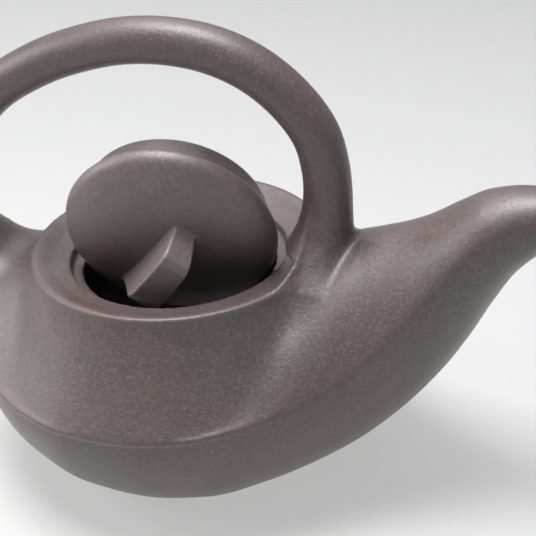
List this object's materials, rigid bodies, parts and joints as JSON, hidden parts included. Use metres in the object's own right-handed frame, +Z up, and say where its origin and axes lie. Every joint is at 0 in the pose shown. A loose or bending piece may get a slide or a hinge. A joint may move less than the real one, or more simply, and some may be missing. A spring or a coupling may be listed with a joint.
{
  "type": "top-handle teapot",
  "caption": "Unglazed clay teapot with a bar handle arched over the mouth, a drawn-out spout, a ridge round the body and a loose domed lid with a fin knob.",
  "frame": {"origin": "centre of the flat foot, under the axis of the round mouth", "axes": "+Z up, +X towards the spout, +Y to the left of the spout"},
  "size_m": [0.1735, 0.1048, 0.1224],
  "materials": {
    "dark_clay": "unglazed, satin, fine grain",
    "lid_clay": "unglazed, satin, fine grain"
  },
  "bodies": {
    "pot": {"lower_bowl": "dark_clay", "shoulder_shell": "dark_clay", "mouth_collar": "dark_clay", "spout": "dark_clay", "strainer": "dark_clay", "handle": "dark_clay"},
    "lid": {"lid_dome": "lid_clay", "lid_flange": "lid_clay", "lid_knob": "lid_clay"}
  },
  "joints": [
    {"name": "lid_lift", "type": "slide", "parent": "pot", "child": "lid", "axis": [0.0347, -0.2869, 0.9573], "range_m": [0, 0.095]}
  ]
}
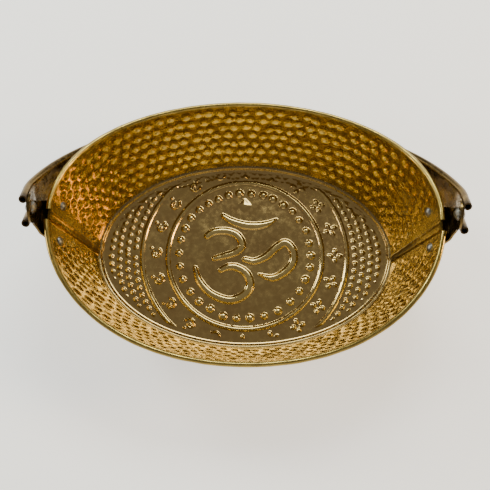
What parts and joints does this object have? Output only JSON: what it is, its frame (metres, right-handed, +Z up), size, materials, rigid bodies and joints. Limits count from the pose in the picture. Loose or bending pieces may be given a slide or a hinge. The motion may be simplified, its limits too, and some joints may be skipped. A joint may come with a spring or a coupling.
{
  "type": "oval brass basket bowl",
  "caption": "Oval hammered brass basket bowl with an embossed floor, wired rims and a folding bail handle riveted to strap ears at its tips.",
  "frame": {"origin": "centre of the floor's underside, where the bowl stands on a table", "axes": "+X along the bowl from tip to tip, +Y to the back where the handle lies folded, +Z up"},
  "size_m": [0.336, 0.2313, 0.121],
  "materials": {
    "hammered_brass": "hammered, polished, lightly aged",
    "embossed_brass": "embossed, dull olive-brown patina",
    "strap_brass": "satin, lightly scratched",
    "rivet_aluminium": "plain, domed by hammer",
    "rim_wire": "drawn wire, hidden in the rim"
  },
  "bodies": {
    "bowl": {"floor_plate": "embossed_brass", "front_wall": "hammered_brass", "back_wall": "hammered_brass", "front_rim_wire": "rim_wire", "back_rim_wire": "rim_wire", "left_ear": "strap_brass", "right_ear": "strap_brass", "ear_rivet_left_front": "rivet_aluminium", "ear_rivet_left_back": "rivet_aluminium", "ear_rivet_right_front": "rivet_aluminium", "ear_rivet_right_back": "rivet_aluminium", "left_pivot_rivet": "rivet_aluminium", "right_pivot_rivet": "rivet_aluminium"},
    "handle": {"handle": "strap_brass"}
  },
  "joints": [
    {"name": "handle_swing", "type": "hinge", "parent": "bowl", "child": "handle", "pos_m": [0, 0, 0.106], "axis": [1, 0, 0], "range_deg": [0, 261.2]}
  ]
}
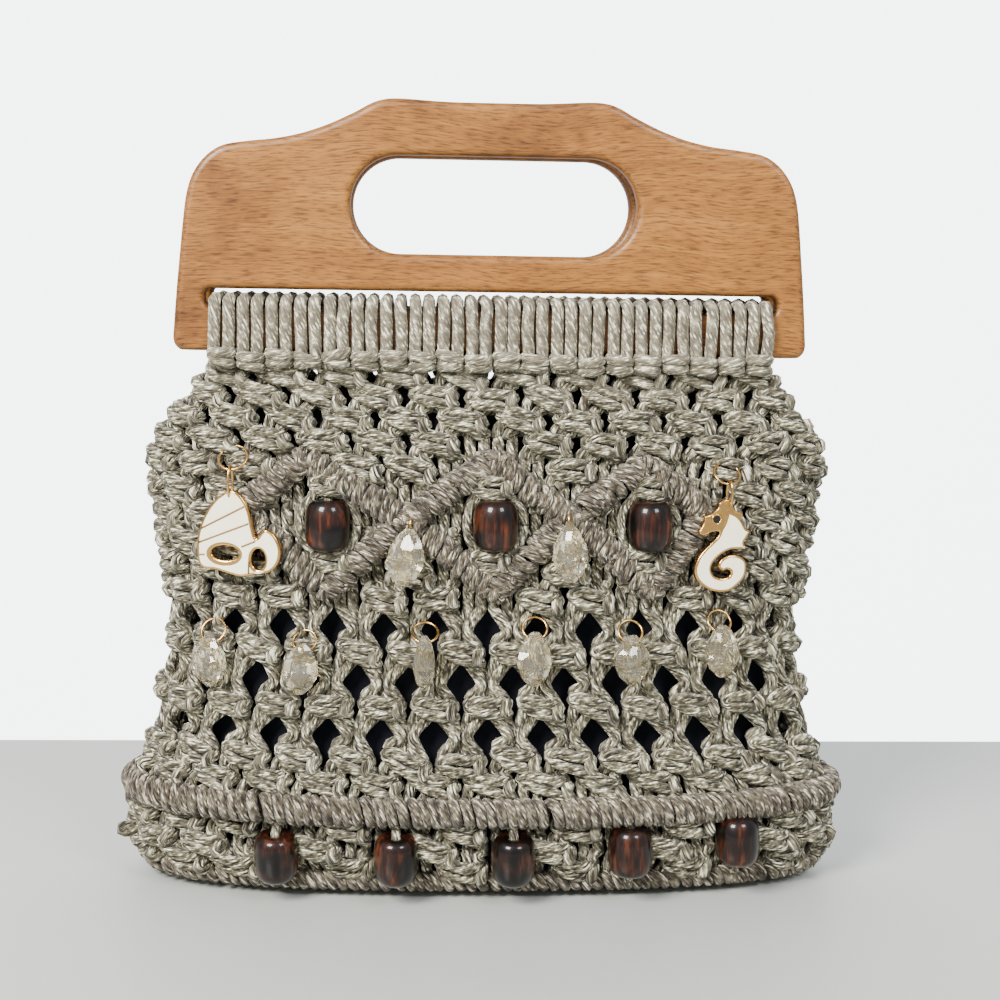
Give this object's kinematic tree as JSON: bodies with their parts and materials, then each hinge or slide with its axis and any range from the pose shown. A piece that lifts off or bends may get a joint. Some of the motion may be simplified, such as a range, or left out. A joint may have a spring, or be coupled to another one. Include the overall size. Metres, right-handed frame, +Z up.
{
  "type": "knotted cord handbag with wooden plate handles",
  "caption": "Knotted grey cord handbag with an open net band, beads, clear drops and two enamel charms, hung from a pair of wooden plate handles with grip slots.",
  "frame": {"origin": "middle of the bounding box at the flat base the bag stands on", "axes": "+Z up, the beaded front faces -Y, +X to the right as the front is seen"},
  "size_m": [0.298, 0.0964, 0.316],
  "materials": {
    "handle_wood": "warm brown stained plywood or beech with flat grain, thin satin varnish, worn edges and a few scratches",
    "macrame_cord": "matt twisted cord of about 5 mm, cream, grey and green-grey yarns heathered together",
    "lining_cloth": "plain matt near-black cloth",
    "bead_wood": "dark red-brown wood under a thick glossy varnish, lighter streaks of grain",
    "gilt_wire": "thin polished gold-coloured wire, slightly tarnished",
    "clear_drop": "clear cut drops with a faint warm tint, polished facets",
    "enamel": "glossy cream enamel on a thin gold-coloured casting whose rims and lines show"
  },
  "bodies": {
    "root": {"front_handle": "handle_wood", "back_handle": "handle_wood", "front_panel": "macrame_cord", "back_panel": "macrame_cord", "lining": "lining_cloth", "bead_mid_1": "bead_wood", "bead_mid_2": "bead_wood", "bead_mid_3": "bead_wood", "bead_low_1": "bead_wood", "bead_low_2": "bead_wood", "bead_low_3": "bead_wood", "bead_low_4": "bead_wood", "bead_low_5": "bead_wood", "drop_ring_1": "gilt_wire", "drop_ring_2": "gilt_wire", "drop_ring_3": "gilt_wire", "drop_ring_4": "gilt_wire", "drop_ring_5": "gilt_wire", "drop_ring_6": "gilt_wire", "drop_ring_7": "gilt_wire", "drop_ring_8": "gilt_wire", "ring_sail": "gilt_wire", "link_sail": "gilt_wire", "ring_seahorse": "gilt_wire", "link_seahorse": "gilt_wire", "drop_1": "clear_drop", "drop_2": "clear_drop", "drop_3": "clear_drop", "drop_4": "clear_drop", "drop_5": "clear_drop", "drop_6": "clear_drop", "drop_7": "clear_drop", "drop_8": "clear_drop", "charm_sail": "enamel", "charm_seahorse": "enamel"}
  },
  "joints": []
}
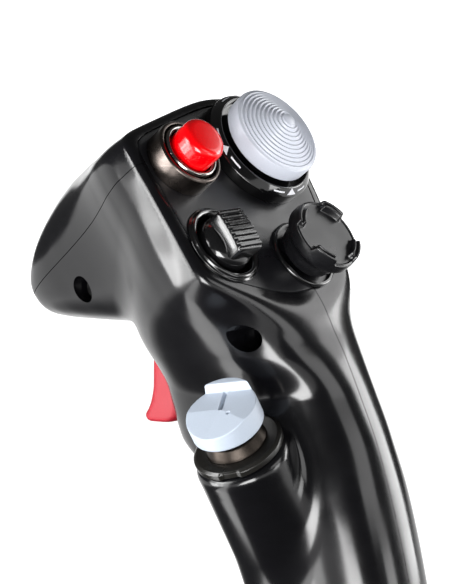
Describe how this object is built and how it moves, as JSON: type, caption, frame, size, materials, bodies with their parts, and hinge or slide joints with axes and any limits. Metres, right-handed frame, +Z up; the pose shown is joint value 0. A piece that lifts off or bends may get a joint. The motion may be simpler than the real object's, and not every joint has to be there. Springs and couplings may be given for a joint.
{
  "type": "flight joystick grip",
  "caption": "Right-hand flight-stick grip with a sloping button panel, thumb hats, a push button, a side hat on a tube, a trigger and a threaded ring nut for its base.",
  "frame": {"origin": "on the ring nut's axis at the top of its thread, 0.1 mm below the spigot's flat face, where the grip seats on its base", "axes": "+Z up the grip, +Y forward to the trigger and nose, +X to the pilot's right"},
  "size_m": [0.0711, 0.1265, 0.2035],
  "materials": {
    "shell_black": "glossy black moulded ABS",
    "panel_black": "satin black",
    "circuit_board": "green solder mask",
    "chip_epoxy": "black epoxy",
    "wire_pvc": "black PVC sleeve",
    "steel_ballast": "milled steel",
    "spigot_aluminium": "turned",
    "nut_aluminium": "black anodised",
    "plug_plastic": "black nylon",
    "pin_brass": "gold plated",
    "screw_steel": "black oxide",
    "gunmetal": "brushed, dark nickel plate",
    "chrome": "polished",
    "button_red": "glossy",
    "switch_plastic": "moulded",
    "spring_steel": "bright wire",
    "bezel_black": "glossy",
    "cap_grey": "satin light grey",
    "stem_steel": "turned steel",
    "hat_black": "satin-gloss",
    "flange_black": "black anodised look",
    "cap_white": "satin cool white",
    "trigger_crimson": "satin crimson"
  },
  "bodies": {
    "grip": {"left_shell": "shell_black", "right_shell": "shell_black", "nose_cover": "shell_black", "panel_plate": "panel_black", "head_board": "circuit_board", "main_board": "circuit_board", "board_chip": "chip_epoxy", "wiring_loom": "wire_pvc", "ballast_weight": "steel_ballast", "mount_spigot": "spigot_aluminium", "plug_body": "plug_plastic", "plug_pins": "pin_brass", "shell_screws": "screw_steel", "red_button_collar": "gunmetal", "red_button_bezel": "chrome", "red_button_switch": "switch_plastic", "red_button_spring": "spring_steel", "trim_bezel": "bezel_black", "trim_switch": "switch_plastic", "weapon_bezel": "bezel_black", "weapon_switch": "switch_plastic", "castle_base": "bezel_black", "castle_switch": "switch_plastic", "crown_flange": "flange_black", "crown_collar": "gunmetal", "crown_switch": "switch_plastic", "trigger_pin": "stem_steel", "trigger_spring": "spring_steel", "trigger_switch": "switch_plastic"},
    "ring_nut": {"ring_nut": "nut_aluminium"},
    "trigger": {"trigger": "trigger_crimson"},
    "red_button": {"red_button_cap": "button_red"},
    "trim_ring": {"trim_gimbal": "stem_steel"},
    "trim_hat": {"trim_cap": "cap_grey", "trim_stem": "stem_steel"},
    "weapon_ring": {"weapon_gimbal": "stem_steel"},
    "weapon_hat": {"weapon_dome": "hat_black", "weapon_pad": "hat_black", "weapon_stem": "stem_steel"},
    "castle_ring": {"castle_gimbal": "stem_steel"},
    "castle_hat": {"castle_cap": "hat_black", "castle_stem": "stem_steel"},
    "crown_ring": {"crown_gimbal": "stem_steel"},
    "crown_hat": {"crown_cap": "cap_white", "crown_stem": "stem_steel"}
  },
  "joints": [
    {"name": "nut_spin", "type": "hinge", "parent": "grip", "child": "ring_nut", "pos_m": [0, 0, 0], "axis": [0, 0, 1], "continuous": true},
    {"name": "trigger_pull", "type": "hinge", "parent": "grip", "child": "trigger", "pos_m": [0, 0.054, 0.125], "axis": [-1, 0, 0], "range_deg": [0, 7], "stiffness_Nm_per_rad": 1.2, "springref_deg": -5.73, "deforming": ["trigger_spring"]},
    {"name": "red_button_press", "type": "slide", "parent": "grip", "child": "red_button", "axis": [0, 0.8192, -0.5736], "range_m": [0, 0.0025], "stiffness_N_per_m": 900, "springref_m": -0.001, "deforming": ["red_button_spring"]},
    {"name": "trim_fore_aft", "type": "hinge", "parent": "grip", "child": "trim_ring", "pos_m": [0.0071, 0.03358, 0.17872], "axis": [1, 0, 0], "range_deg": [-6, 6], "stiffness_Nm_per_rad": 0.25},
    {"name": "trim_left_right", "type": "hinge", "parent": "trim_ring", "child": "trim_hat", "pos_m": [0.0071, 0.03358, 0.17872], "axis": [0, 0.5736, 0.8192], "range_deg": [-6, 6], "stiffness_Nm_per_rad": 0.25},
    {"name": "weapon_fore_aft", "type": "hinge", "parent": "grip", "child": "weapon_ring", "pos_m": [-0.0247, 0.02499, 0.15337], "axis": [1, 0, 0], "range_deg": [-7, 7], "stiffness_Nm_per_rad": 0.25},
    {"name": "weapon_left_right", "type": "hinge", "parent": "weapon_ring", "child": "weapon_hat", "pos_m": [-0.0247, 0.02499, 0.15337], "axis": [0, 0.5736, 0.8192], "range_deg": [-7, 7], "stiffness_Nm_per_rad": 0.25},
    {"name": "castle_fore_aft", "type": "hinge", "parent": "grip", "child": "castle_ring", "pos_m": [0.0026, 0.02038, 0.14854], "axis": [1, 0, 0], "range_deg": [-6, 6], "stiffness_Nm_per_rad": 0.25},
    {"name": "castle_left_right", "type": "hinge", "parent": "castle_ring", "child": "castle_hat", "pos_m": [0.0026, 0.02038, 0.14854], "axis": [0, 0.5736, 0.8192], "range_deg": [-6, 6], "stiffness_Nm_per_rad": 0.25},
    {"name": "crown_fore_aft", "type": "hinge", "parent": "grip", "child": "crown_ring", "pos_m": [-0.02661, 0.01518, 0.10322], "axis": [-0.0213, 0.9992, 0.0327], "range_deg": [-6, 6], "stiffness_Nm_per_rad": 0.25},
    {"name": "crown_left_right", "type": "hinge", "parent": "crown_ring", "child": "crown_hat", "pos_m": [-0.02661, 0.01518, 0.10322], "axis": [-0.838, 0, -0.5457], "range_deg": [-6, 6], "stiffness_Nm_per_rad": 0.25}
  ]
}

**Objective:**
Pull every line containing "that" from the material above.

**Problem solution:**
Give this object's kinematic tree as JSON: bodies with their parts and materials, then each hinge or slide with its axis and any range from the pose shown. A piece that lifts off or bends may get a joint. Some of the motion may be simplified, such as a range, or left out. A joint may have a spring, or be coupled to another one. Include the overall size. Metres, right-handed frame, +Z up.
Describe how this object is built and how it moves, as JSON: type, caption, frame, size, materials, bodies with their parts, and hinge or slide joints with axes and any limits. Metres, right-handed frame, +Z up; the pose shown is joint value 0. A piece that lifts off or bends may get a joint. The motion may be simpler than the real object's, and not every joint has to be there. Springs and couplings may be given for a joint.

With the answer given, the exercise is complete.